>>

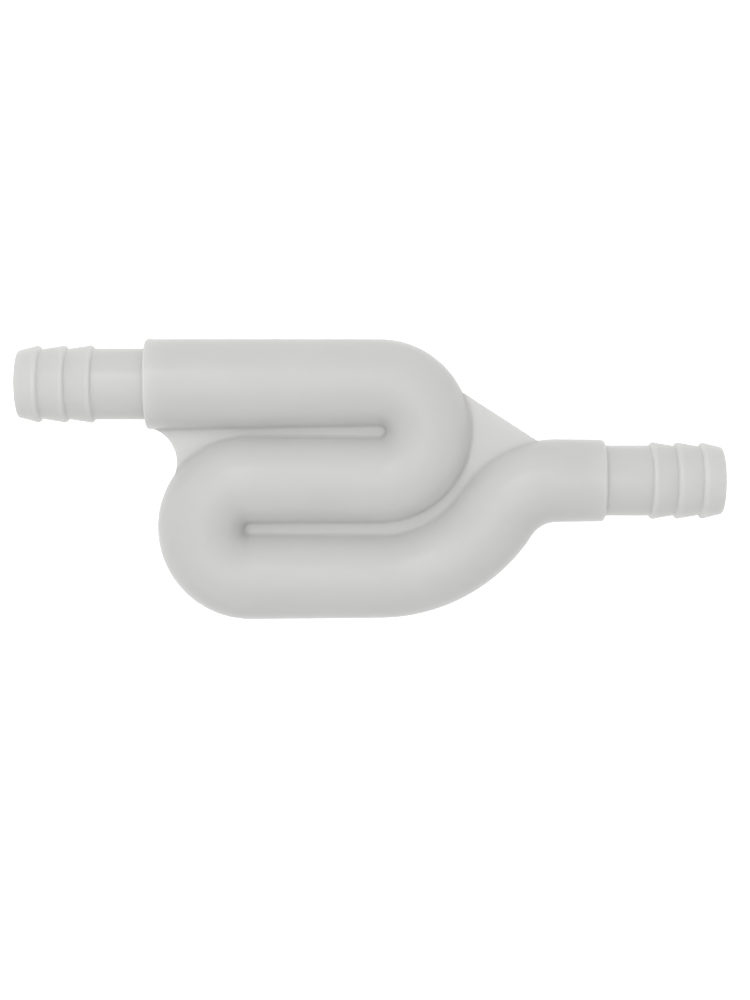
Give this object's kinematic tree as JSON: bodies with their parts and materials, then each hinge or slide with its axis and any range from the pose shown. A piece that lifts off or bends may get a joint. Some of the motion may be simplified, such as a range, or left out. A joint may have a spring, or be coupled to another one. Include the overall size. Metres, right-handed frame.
{
  "type": "condensate trap",
  "caption": "Moulded S-shaped drain trap for condensate hose, with a thin web between its runs and a barbed hose spigot at each end.",
  "frame": {"origin": "under the middle of the trap as it lies flat, on the surface that it rests on", "axes": "+X from the inlet to the outlet, +Y up in use, +Z off the surface that it lies on"},
  "size_m": [0.1988, 0.0802, 0.0254],
  "materials": {
    "moulded_plastic": "satin"
  },
  "bodies": {
    "root": {"trap_body": "moulded_plastic"}
  },
  "joints": []
}
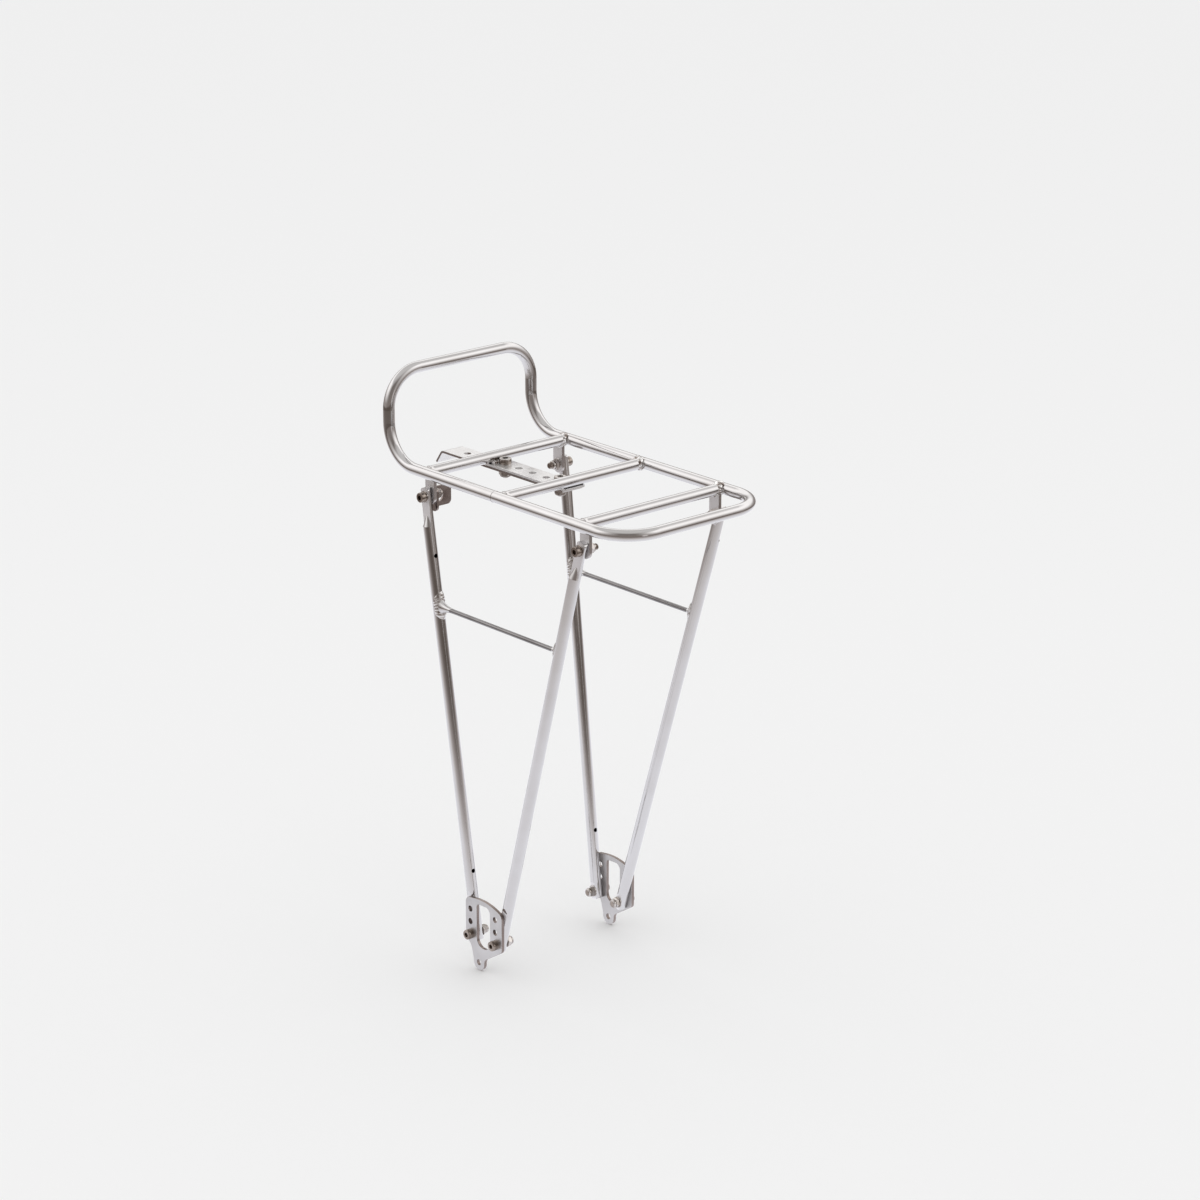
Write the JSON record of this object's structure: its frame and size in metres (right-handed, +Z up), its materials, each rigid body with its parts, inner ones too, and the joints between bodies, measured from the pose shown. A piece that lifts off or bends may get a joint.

<<

> THE EXERCISE: Tally the lines in the entries above that hold the word "frame". Reply with nothing but that count.

> WORKED SOLUTION: 3